The ET study looked at 400 corporate directors from 245 companies who have declared annual packages of Rs 1 crore plus as per their annual reports and calculated their compensation figures as a percentage of net profit.
While, on an average, the percentage worked out to a reasonable 0.61%, the interesting part is that this percentage figure is being skewed by about 60 companies where the compensation to profit ratio is low. These are primarily the big Sensex companies as well as some other large companies.
What’s noteworthy is that in many cases, the promoters of the companies are paying big cheques to themselves. This works out as a double bonanza for them as the fat pay packets come in addition to the company dividends they get as shareholders.
There are a clutch of listed companies whose board members account for more than 10% of the net profit. While individually they may or may not make it to the most disproportionately paid CEOs of India Inc, as a group they burn a significant sum.
These include companies like TajGVK, Mercator Lines, JK Paper, Omax Autos, Shree Cement, Amara Raja Battery, Hindustan Sanitaryware, ABC Bearings, EMCO, India Glycols, Gandhi Special Tubes, Ratnami Metals, Rico Auto, Sharda Motor, Saraswati Sugar and ZF Steering among others.

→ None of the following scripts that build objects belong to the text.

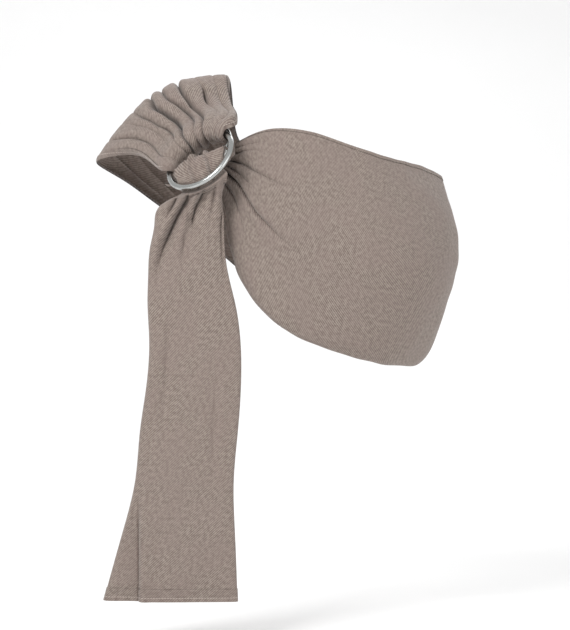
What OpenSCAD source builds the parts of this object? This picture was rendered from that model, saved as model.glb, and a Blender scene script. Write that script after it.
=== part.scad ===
// Ring sling: one long woven cloth sewn to two plain rings and threaded back
// through them, drawn as it sits when worn over the wearer's right shoulder.
// +X is the wearer's left, -Y the wearer's front and +Z up. The origin is the
// top of the wearer's shoulder, where the gathered cloth rests.

/* [Rings] */
// Inside diameter of each ring
ring_inner_d = 76.5; // [74:0.5:78]
// Diameter of the ring's wire
ring_wire_d = 6.5; // [6:0.1:7]

/* [Loop cloth] */
// Thickness of the gathered cloth on the shoulder
gather_t = 20; // [14:1:24]
// Thickness of the cloth spread over the back
back_t = 10; // [6:1:14]
// Thickness of the single layer that makes the pouch
pouch_t = 5; // [3:0.5:7]
// Part of the cloth's width taken by each long hem
hem_part = 0.03; // [0.02:0.005:0.05]
// Thickness of the sewn hems
hem_t = 4; // [2:0.5:5]

/* [Casing] */
// Thickness of the cloth folded round the rings
casing_t = 3; // [2:0.5:3.5]
// Thickness of the cloth wrapped over the back ring's lower bar
wrap_t = 5; // [3:0.5:6]
// Thickness of the folded-over end sewn under the shoulder cloth
flap_t = 3; // [2:0.5:4]
// Thread thickness of the casing's seams
thread_t = 1.2; // [0.8:0.1:1.5]

/* [Tail] */
// Depth of the tail's folds, front to back
tail_depth = 24; // [16:1:26]
// Height of the cut end of the tail, below the shoulder
tail_drop = 575; // [540:5:620]
// Height of the sewn hem across the tail's end
end_hem_h = 15; // [10:1:25]

/* [Label] */
// Width of the sewn-in care label
label_w = 30; // [20:1:40]
// Height of the care label
label_h = 45; // [30:1:60]

/* [Hidden] */

CLOTH = [0.60, 0.54, 0.50];
SHADE = [0.52, 0.45, 0.41];
HEM = [0.56, 0.50, 0.46];
METAL = [0.80, 0.81, 0.80];
THREAD = [0.70, 0.64, 0.60];
LABEL = [0.93, 0.93, 0.91];

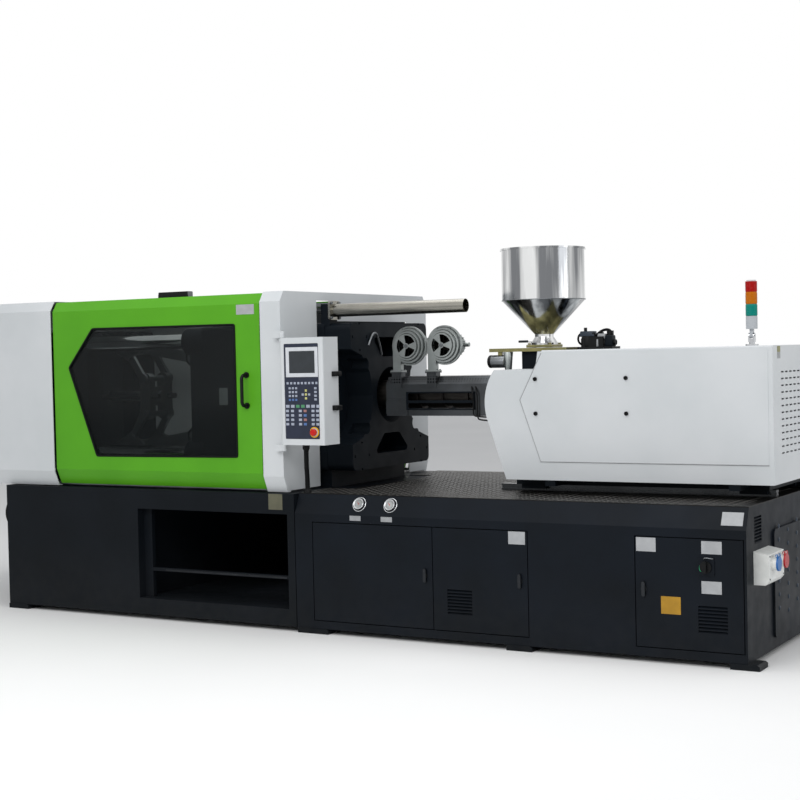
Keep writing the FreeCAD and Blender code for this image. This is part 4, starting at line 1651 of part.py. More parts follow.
# ---- All parts -----------------------------------------------------------------
PARTS = {
    "clamp_base_frame": clamp_base_frame,
    "base_feet": base_feet,
    "injection_base_cabinet": injection_base_cabinet,
    "deck_sheet": deck_sheet,
    "carriage_rails": carriage_rails,
    "fixed_platen": fixed_platen,
    "rear_platen": rear_platen,
    "tie_bars": tie_bars,
    "tie_bar_nuts": tie_bar_nuts,
    "clamp_cylinder": clamp_cylinder,
    "clamp_rear_cover": clamp_rear_cover,
    "guard_end_wall": guard_end_wall,
    "gate_rails": gate_rails,
    "safety_bar_tube": safety_bar_tube,
    "pressure_gauges": pressure_gauges,
    "socket_box": socket_box,
    "pump_unit": pump_unit,
    "front_gate": gate_body,
    "front_gate_window": gate_pane,
    "front_gate_handle": gate_handle,
    "rear_gate": rear_gate,
    "moving_platen": moving_platen,
    "safety_bar": safety_bar,
    "ejector_rod": ejector_rod,
    "crosshead": crosshead,
    "rear_link_upper": rear_link,
    "rear_link_lower": lambda: mirror_z(rear_link()),
    "front_link_upper": front_link,
    "front_link_lower": lambda: mirror_z(front_link()),
    "crosshead_link_upper": crosshead_link,
    "crosshead_link_lower": lambda: mirror_z(crosshead_link()),
    "panel_housing": panel_housing,
    "stop_button": stop_button,
    "panel_conduit": panel_conduit,
    "cabinet_door_left": lambda: cabinet_door(0),
    "cabinet_door_middle": lambda: cabinet_door(1),
    "cabinet_door_right": lambda: cabinet_door(3),
    "door_latch_left": lambda: door_latch(0),
    "door_latch_middle": lambda: door_latch(1),
    "door_latch_right": lambda: door_latch(3),
    "main_switch_knob": main_switch_knob,
    "socket_lid_blue": lambda: socket_lid(SOCKET_Y[0]),
    "socket_lid_red": lambda: socket_lid(SOCKET_Y[1]),
    "injection_carriage": injection_carriage,
    "barrel": barrel,
    "barrel_guard": barrel_guard,
    "injection_cover": injection_cover,
    "injection_ram": injection_ram,
    "screw": screw,
    "blower_1": lambda: blower(BLOWER_X[0]),
    "blower_2": lambda: blower(BLOWER_X[1]),
    "impeller_1": lambda: impeller(BLOWER_X[0]),
    "impeller_2": lambda: impeller(BLOWER_X[1]),
    "hopper_slide_plate": hopper_slide_plate,
    "hopper": hopper,
    "hopper_shutter": hopper_shutter,
    "signal_tower_foot": signal_tower_foot,
    "signal_tower": signal_tower,
    "valve_block": valve_block,
    "clamp_hose": clamp_hose,
}

os.makedirs("parts", exist_ok=True)
for name, make in PARTS.items():
    shape = make()
    shape.translate(V(-MIDDLE_X, -MIDDLE_Y, 0))
    shape.exportStep("parts/" + name + ".step")
print("clamp stroke", CLAMP_STROKE, "crosshead stroke", CROSSHEAD_STROKE)
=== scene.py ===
import json
import math

import bpy
from mathutils import Matrix, Vector

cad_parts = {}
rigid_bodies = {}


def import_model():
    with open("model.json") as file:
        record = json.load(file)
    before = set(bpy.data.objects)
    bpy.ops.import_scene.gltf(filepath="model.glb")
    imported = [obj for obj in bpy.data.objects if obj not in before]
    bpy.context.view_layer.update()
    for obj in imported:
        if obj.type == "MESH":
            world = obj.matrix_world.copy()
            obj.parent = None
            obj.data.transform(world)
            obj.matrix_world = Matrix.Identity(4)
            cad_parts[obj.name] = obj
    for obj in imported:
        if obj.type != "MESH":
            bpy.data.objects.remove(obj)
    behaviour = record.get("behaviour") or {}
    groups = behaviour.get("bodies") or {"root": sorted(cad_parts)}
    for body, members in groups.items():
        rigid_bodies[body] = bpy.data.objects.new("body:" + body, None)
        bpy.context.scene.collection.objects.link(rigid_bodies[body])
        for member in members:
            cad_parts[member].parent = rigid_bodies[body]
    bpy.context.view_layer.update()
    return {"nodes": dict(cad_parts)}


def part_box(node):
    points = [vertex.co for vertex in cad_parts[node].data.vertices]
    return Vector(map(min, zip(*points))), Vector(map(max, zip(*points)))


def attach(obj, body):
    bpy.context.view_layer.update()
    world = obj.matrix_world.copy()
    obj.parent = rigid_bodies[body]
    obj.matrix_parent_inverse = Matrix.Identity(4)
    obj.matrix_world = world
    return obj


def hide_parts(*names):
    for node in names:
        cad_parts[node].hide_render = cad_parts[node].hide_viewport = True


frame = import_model()

# ---- Camera ----
# A short telephoto stands at eye height before the injection end and looks across to
# the clamp.  Places are those of the machine's drawings, in millimetres from the clamp
# base's front left corner: x to the injection end, y to the back, z up from the floor.
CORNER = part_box("clamp_base_frame")[0]
LOOK_LEFT = math.radians(30.196)
LOOK_DOWN = math.radians(1.7477)
TILT = math.radians(-1.2794)


def mm(length):
    return length / 1000


def at(x, y, z):
    """A point of the drawings, in the frame's metres."""
    return Vector((CORNER[0] + mm(x), CORNER[1] + mm(y), mm(z)))


camera = bpy.data.objects.new("camera", bpy.data.cameras.new("camera"))
bpy.context.scene.collection.objects.link(camera)
camera.data.sensor_width = 36
camera.data.lens = 69.42
camera.data.clip_end = 100
camera.matrix_world = (
    Matrix.Translation(at(7257, -7360, 1600))
    @ Matrix.Rotation(LOOK_LEFT, 4, "Z")
    @ Matrix.Rotation(math.radians(90) - LOOK_DOWN, 4, "X")
    @ Matrix.Rotation(TILT, 4, "Z")
)
bpy.context.scene.camera = camera


# ---- Hose and conduit ----
# A rubber pressure hose runs from the clamp cylinder to the base's left end, and a
# rubber conduit from the operator panel to the deck.  Each is cut from a coil and
# held in a fitting at both ends.
CLAMP_HOSE_ROUTE = (
    (-395, 822.5, 1195), (-395, 822.5, 1060), (-392, 720, 880), (-372, 500, 735),
    (-322, 330, 612), (-240, 262, 520), (-125, 236, 474), (0, 236, 474),
)
CONDUIT_ROUTE = (
    (2338, 10, 1090), (2338, 10, 1030), (2328, 24, 972), (2316, 46, 920),
    (2306, 64, 866), (2306, 64, 804),
)


def linear(code):
    """An sRGB hex colour as linear RGBA."""
    channels = [int(code[i:i + 2], 16) / 255 for i in (1, 3, 5)]
    return [c / 12.92 if c <= 0.04045 else ((c + 0.055) / 1.055) ** 2.4 for c in channels] + [1]


def add(tree, kind, inputs=None, **settings):
    """A shader node with its settings, its values and its links."""
    made = tree.nodes.new("ShaderNode" + kind)
    for name, value in settings.items():
        setattr(made, name, value)
    for key, value in (inputs or {}).items():
        if isinstance(value, bpy.types.NodeSocket):
            tree.links.new(value, made.inputs[key])
        else:
            made.inputs[key].default_value = value
    return made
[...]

There are also some companies whose executives and directors are grossing more than the profits that these companies are netting. UK Modi, chairman and president of SBEC Sugar, has earned Rs 1.65 crore when the company reported profit after tax of Rs 0.11 crore for 18 months ended September ’05.
Then, there is the interesting case of South-based actor R Sarath Kumar, who was paid Rs 1.1 crore as non executive director of Radaan Mediaworks, which works out to 60% of the company’s reported net profit, 26% of operating profit and 3.7% of net sales. The chairperson of the company is his wife R Radikaa.
However, the country’s most highly paid corporate honchos head companies which generate a large amount of profits. For instance, Reliance Industries chairman Mukesh Ambani’s overall remuneration package of Rs 24.5 crore in FY06, accounted for a minuscule proportion of the profit generated by the company. Mr Ambani was the top paid corporate executive in India.
Some other companies who paid more than Rs 5 crore to one or more of their top executives but also generated huge profits last year include JSPL, Hero Honda, Cadila, Bharti Airtel, Cipla, Wockhardt, JSW Steel, Madras Cement, Gujarat Ambuja, Hindustan Construction, IVRCL Infrastructure, DLF Universal, Vardhman Textile and Apollo Tyres.